One of the earliest researches in selective hearing was done by Colin Cherry in 1953. As an engineer, he wanted to build a machine that could filter out certain sounds while focusing on a particular signal.
He conducted a dichotic listening test which played back two different messages at the same time to people, under a variety of conditions. This helped him discern how easily we could filter out what we wanted to hear. He named it "the cocktail party problem".
This series of recordings also involved "shadowing" where the subject repeated words after hearing them from a recording.
The first set of experiments involved playing two different messages in the same voice. The messages were played through both ears of a pair of headphones. The participants were asked to shadow one or two of the messages.
To separate one message from the other, the participants could hear the clip over and over again. When presented with the two messages in the same voice to both ears at once, the participants had a difficult time separating and understanding the meaning of the different messages.
On the other hand, in the next set of experiments, when he fed one message to one ear, which had to be shadowed, while a second message was presented to the other ear, it was seen that very little information was gleaned from the second message, and participants rarely noticed, even when the message was spoken in a foreign language.
It was also observed that only a change in the gross physical features were noticeable, so, if the sex of the voice of the unattended message changed, the participants would notice this.
This is the reason why in a noisy room, a person just clubs all the noise as unattended auditory information that needs very little processing, and moves on to what he/she considers important.

Donald Broadbent and the Filter Model of Selective Attention

While Cherry's experiments may have paved the way for research in selective hearing and attention, it was Broadbent who first put forth the detailed theory of attention, known as the filter model, in 1958.
Since most people are able to listen and recall information that they actively attended to, and filter out all the unwanted attention, he concluded that the brain must have a filter mechanism to block out anything that is not attended to. According to the key assumptions in his theory:
✧ When any information enters the brain through the sensory organs, such as the ears, the information is stored in a buffer memory, which is also known as sensory memory.
✧ To process further information, the brain's filter mechanism discards the unwanted information, or only keeps it for a limited time in the buffer memory, and stores only the attended information.
✧ This selected attention is passed on to the short-term memory or the working memory, which then communicates with the long-term memory.

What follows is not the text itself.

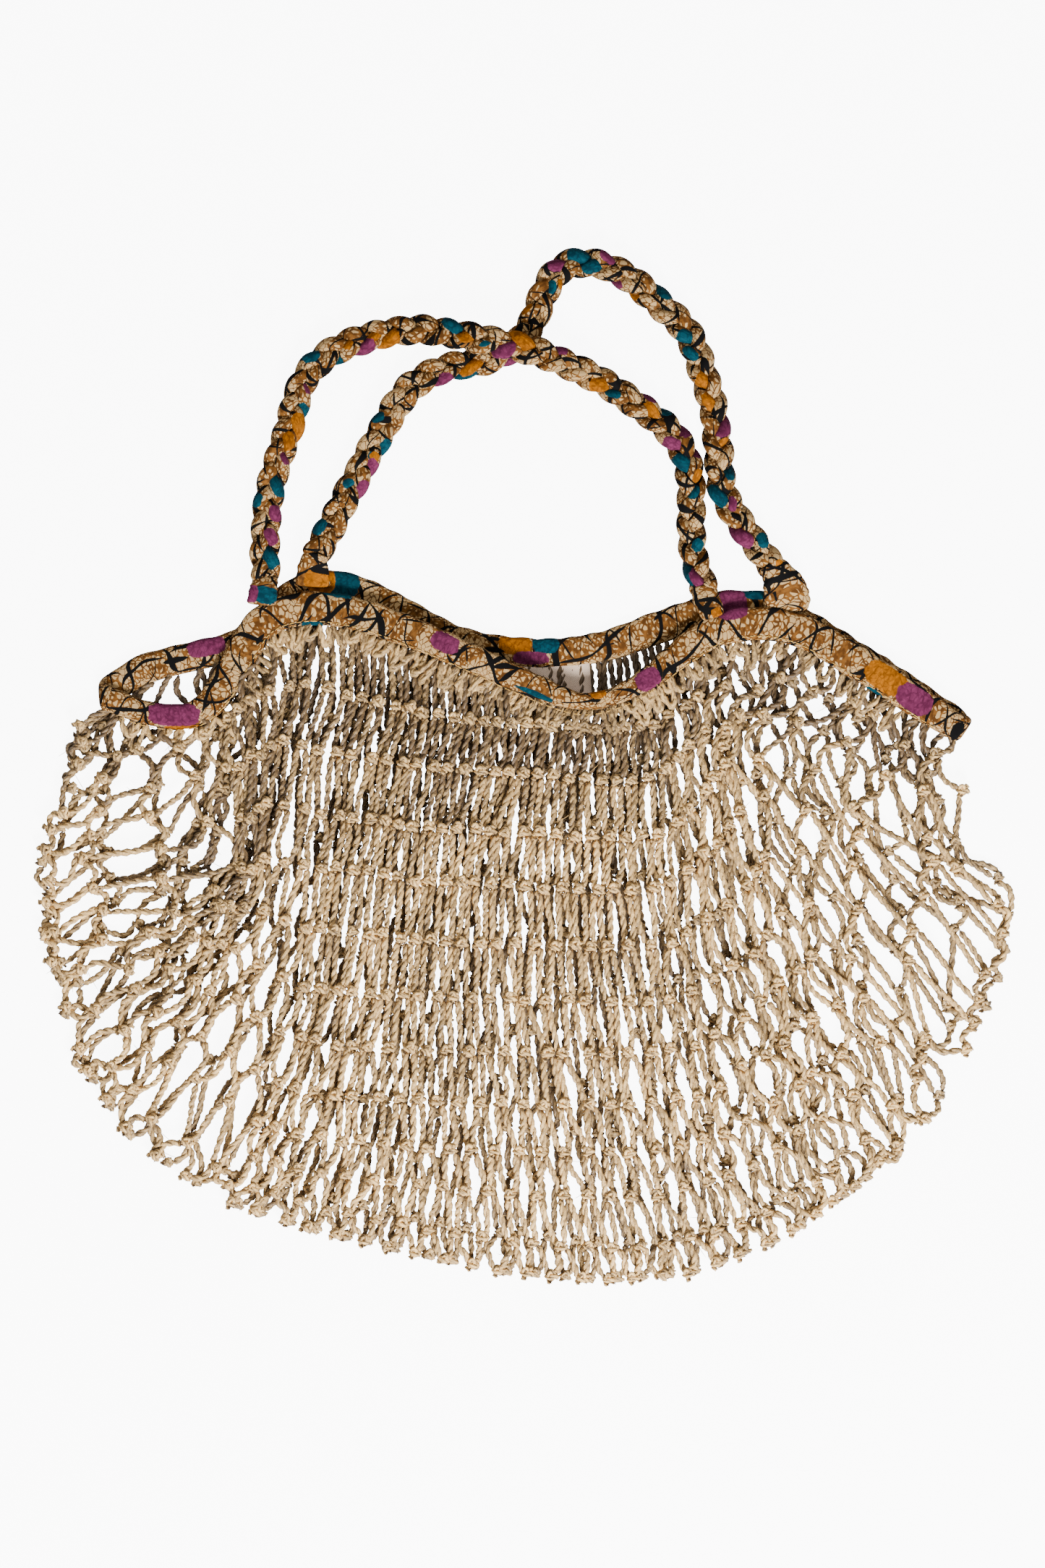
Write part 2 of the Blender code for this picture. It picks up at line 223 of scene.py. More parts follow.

Anne Treisman and the Attenuation Model

Later, Anne Treisman developed the attenuation model, where she suggested that when the information is processed through the filter model, the unattended message instead of being completely blocked, is just attenuated or weakened.
If some words, such as the person's name is spoken, it may grab the person's attention from the unwanted stream. This is known as the threshold mechanism.
Selective attention is extremely common even in infants who turn towards the sound of their parent's voice while ignoring others. How this works is of keen interest to companies that make consumer electronic devices, because of the tremendous future market for all kinds of electronic devices with voice-active interfaces.
Although it is easy for humans to walk into a noisy room and have a private conversation with relative ease, the machine emulation of this basic human activity has been very difficult.
It is only through comprehensive research that the cocktail party effect can be understood and applied in filtering out sounds, and improving voice-activated electronic interfaces in order to properly detect verbal commands.